The second half hour seemed a little more like filler rather than actual story. Galavant, Isabella, and Sid are once again on the road to Valencia, only to be slowed down when they’re captured by The Pirate King (Hugh Bonneville of Downton Abbey) and his band of merry, land-locked pirates. Despite their complaints of each other’s flaws, and through a small series of hilarious mishaps, a catchy Sesame Street-like song (“Together”), the gang learn to work together to overcome the pirates and use them to their advantage.
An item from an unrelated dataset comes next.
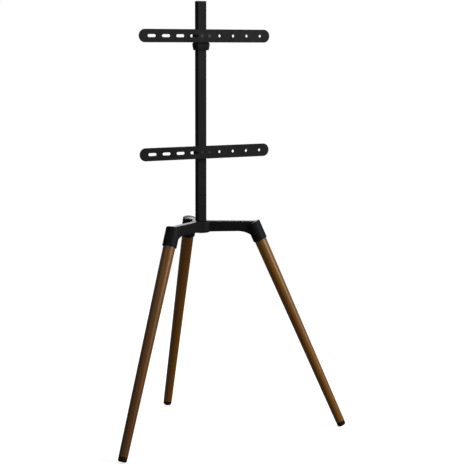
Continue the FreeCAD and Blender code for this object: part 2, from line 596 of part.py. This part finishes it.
def clamp_knob(z):
    """A lobed knob with rounded rims and a bore for its screw."""
    start = CLAMP_BOSS_BACK + KNOB_GAP
    body = cylinder(KNOB_RADIUS, KNOB_THICKNESS, V(0, start, z), V(0, 1, 0))
    rims = [e for e in body.Edges if e.Closed and e.BoundBox.YLength < NEAR]
    body = body.makeFillet(KNOB_ROUND, rims)
    reach = KNOB_RADIUS + KNOB_SCALLOP_REACH
    for k in range(KNOB_LOBES):
        angle = 2 * math.pi * (k + 0.5) / KNOB_LOBES
        base = V(reach * math.cos(angle), start, z + reach * math.sin(angle))
        body = body.cut(cylinder(KNOB_SCALLOP_RADIUS, KNOB_THICKNESS, base, V(0, 1, 0)))
    return body.cut(cylinder(CLAMP_SCREW_RADIUS, KNOB_THICKNESS - KNOB_FACE, V(0, start, z), V(0, 1, 0)))


def build():
    """Every sub-part by its node name."""
    upper_clamp = UPPER_BAR_Z - UPPER_CLAMP_DROP
    lower_clamp = LOWER_BAR_Z - LOWER_CLAMP_DROP
    parts = {
        "hub": hub(),
        "leg_studs": Part.makeCompound([leg_stud(n) for n in LEGS]),
        "foot_screws": Part.makeCompound([foot_screw(n) for n in LEGS]),
        "swivel_bush_upper": bush(HUB_TOP_Z, True),
        "swivel_bush_lower": bush(RECESS_ROOF_Z, False),
        "swivel_spindle": spindle(),
        "spindle_screws": plug_screws(),
        "swivel_washer": swivel_washer(),
        "swivel_nut": swivel_nut(),
        "post_tube": post_tube(),
        "post_cap": post_cap(),
        "upper_carriage": upper_carriage(),
        "upper_liner": liner(UPPER_BAR_Z - UPPER_CARRIAGE_SKIRT,
                             UPPER_BAR_Z + UPPER_CARRIAGE_TOP, upper_clamp),
        "lower_carriage": lower_carriage(),
        "lower_liner": liner(LOWER_BAR_Z - LOWER_CARRIAGE_HALF_HEIGHT,
                             LOWER_BAR_Z + LOWER_CARRIAGE_HALF_HEIGHT, lower_clamp),
    }
    for name in LEGS:
        parts["leg_" + name] = leg(name)
        parts["foot_" + name] = foot(name)
    for level, bar_z, clamp_z in (("upper", UPPER_BAR_Z, upper_clamp), ("lower", LOWER_BAR_Z, lower_clamp)):
        parts[level + "_bar"] = bar(bar_z)
        parts[level + "_bar_screws"] = bar_screws(bar_z)
        parts[level + "_clamp_pad"] = clamp_pad(clamp_z)
        parts[level + "_clamp_screw"] = clamp_screw(clamp_z)
        parts[level + "_clamp_knob"] = clamp_knob(clamp_z)
    return parts


def centre_on_footprint(parts):
    """Moves everything along Y so that the origin is the middle of the overall box."""
    low = min(p.BoundBox.YMin for p in parts.values())
    high = max(p.BoundBox.YMax for p in parts.values())
    for part in parts.values():
        part.translate(V(0, -(low + high) / 2, 0))
    print("post axis at y =", round(-(low + high) / 2, 4))


def main():
    os.makedirs("parts", exist_ok=True)
    parts = build()
    centre_on_footprint(parts)
    for name, part in parts.items():
        if not part.isValid() or part.Volume <= 0:
            raise ValueError(name + " is not a valid solid")
        part.exportStep("parts/" + name + ".step")
    print(len(parts), "parts")


main()
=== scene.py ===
import json
import math

import bpy
import numpy as np
from mathutils import Matrix, Vector


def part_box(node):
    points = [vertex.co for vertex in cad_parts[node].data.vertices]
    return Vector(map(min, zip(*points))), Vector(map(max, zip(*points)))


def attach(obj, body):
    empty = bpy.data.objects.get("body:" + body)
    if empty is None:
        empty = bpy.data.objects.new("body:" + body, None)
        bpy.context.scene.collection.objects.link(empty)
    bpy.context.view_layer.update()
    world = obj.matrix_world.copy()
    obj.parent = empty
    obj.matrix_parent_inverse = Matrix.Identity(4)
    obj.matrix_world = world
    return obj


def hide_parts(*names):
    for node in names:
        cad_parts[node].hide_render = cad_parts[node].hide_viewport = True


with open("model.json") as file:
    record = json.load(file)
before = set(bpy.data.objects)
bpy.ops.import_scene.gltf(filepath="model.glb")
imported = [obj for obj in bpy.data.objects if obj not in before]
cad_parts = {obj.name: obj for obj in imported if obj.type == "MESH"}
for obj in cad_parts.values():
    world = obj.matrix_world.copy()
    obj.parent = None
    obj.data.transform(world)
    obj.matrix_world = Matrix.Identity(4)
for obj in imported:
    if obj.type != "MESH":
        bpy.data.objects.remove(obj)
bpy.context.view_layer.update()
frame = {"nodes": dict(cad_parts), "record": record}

# Camera, in metres and degrees, placed from the foot of the post's axis
CAMERA_AZIMUTH = 28.8        # round to the left of the front
CAMERA_PITCH = 8.44          # below the horizon
CAMERA_ROLL = 0.15
CAMERA_DISTANCE = 4.170      # level distance back from the axis
CAMERA_SIDE = 0.103          # how far to the right of the axis it stands
CAMERA_HEIGHT = 1.274
CAMERA_LENS = 98.9           # millimetres
CAMERA_SENSOR = 36.0         # millimetres
CAMERA_REACH = 50.0          # nothing further away is shown

# Colours, linear
WHITE = (1.0, 1.0, 1.0, 1.0)
WALNUT_DARK = (0.092, 0.028, 0.0015, 1.0)
WALNUT_MID = (0.195, 0.077, 0.0025, 1.0)
WALNUT_LIGHT = (0.240, 0.102, 0.0040, 1.0)
PORE = (0.040, 0.013, 0.002, 1.0)
COAT_BLACK = (0.0058, 0.0058, 0.0060, 1.0)
COAT_BLACK_WORN = (0.0100, 0.0100, 0.0103, 1.0)
RUBBER_BLACK = (0.0050, 0.0050, 0.0052, 1.0)
RUBBER_DUSTY = (0.0170, 0.0160, 0.0150, 1.0)
ZINC_LIGHT = (0.62, 0.63, 0.65, 1.0)
ZINC_DARK = (0.40, 0.41, 0.43, 1.0)
OXIDE_LIGHT = (0.032, 0.032, 0.034, 1.0)
OXIDE_DARK = (0.012, 0.012, 0.013, 1.0)

# Painted shade on each leg, laid on its walnut as a tint: the colour's share left at its foot and at its
# top. The left leg is darker towards its foot, and the rear leg towards its top.
LEG_PAINTED_SHADE = {
    "leg_left": ((0.52, 0.44, 0.70, 1.0), (0.92, 0.92, 1.0, 1.0)),
    "leg_right": ((0.95, 0.96, 1.0, 1.0), (1.0, 1.0, 1.0, 1.0)),
    "leg_rear": ((0.98, 0.90, 0.85, 1.0), (0.86, 0.76, 0.72, 1.0)),
}
PAINTED_SHADE_WANDER = 0.06          # metres that the painted shade's edge moves up and down the leg

# Finishes. A scale is in lumps a metre, and a depth in metres.
POST_PEEL_SCALE = 620.0
POST_PEEL_DEPTH = 0.00010
CAST_PEEL_SCALE = 380.0
CAST_PEEL_DEPTH = 0.00022
GRIT_PER_PEEL = 5.0          # grit lumps to one lump of orange peel
GRIT_DEPTH_SHARE = 0.25      # of the orange peel's depth
DUST_REACH = 0.6             # share of a rubber foot's height that dust reaches
ZINC_ROUGHNESS = 0.34
OXIDE_ROUGHNESS = 0.42

# Studio: a pale floor, a white surround and three soft boxes
FLOOR_RADIUS = 14.0
FLOOR_SIDES = 128
FLOOR_PALE = (0.55, 0.55, 0.55, 1.0)
FLOOR_LIFT = 0.72            # light that the floor gives of itself
FLOOR_FADE = (0.9, 3.0)      # between these distances from the origin it turns into plain white
SURROUND_LIGHT = 0.16        # how bright the white surround is for the object that it lights
# name, azimuth, distance, height, size, radiance, height aimed at
SOFT_BOXES = (
    ("key", 38.0, 3.0, 1.8, (0.9, 1.6), 22.0, 0.6),
    ("back", 160.0, 3.2, 1.9, (1.1, 1.5), 16.0, 0.8),
    ("fill", -60.0, 3.0, 2.9, (1.2, 1.2), 3.0, 0.7),
)

# Hub casting
CAST_VOXEL = 0.0013
CAST_FILLET = 0.0045         # radius that its inner corners are filled to
CAST_SMOOTH_SHARE = 0.5      # how far one pass moves a point towards its neighbours' middle
CAST_SMOOTH_PASSES = 8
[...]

When I say that the second half-hour felt like filler, I meant it! But a good filler that still made me laugh. I could sum it up with King Richard wants to be funny like the Jester, and the Scooby gang is captured by Lord Grantham, and that is basically all that happened. Apart from one specific tidbit: the Jester calls it off with Madalena. While that is mainly the most necessary scene in the second episode, the first half hour was pretty packed with important moments in the Galavant timeline. IE: The similarities between Richard and Gal, Richard having his obliviousness regarding his wife and the Jester pointed out, Galavant realizing how high his horse had gotten, etc.
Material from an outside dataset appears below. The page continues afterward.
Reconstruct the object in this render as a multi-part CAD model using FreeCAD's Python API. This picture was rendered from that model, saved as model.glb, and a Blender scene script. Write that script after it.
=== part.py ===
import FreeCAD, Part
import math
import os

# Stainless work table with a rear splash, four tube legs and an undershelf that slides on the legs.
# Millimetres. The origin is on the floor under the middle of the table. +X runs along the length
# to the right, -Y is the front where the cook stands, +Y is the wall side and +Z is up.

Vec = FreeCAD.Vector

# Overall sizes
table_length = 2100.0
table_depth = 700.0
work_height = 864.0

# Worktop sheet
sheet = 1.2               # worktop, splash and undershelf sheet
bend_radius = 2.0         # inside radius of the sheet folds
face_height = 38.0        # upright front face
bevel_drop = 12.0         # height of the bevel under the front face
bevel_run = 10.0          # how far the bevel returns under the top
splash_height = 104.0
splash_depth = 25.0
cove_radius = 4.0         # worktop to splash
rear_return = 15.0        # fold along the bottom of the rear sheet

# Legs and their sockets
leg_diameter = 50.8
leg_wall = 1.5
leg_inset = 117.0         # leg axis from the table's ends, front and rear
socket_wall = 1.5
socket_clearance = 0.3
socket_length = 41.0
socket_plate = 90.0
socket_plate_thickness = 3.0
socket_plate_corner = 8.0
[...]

But where does this leave us? Galavant, Isabella, and Sid are still traveling, now with pirates in tow, and the King finally has Madalena to himself….or does he?
And who actually conquered Valencia? Was it really King Richard? Does he really seem like the sort of evil, mastermind, genius to overthrow a kingdom? Not exactly. Who conquered Valencia, then?? Was it Gareth? So why isn’t he the king? Or is King Richard like Tyrion Lannister, and there’s a Tywin somewhere that conquers kingdoms and gives them to his children?
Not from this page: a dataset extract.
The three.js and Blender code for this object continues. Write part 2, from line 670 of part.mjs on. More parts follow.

And can I pretend that Galavant and Richard are secretly brothers?? Is “Two Balls” really a metaphor for Galavant and Richard??
Alright. Before I go down too dark a path, I’ll leave you to it!
Who do you think conquered Valencia?? How did the kingdom end up in King Richard’s hands? And did you enjoy this week’s episode?
Did you like last week more than this week, or vice-versa?
Did you catch all of those Game of Thrones and Monty Python references?